Point number five, a penultimate comment: With Trump, I realize that many are skeptical of trying to find a working theory behind his actions. But one can discern a rational thread in how Trump has been dealing with Iran of late. Victor Davis Hanson suggests there is even a consistency to Trump’s behavior that belies his reputation as operating only from the gut. Following the hit on Soleimani, he writes that Trump, despite campaign rhetoric and popular belief, is no old school isolationist:

“Don’t tread on me” translated into 2020 terms means something like “live and let live — or else.” If Iran hits the U.S. first, then the U.S. would shrug and hit Iran back harder — without any grand notions of preemption, ideological nation-building, regime-change agendas, ground wars, or larger policing commitments to international or allied interests. 

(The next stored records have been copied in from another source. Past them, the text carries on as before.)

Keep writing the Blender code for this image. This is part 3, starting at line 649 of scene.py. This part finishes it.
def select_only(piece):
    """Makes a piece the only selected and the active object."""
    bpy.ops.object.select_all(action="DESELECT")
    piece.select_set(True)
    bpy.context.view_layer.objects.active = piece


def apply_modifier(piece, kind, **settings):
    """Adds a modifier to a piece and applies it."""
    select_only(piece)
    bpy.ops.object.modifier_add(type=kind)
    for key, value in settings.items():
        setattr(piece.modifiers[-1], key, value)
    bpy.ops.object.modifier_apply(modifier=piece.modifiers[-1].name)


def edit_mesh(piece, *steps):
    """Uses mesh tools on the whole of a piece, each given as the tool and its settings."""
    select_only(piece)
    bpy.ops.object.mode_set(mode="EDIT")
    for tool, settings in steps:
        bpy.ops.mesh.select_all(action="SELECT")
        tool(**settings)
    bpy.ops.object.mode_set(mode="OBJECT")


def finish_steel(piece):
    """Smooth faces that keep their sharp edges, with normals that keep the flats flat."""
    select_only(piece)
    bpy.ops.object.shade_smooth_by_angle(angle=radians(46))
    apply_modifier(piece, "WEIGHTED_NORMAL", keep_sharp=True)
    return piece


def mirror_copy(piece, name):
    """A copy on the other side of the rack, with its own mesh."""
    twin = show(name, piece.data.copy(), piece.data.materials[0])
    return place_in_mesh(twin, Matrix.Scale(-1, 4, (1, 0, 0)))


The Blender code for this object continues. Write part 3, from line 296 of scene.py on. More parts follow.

Hanson’s speculation, to my mind, bears out. Trump’s strike on Soleimani is something quite a bit more than an alpha male dry mount to establish dominance over a rival. Even as it might have served to help Tehran know its place in the order of things, it followed a rational course. If nothing else, Tehran miscalculated. They will, at least, now miscalculate less. The Iranian Foreign Minister Javad Zarif’s tweet that they had taken “and concluded proportionate measures in self-defense” suggests that Trump’s gamble might not have been so reckless after all. But, of course, his is not the only voice coming out of Tehran. Indeed, the supreme leader, Ayatollah Ali Khamenei has already stated that the missile barrage was insufficient. And we’ve seen that memories are long in the Middle East. We would be foolish to think that Tehran is well and truly cowed.

A final point: Take everything I just said with a grain of salt. This is the Middle East. And this is Trump. So, let us simply wait and see.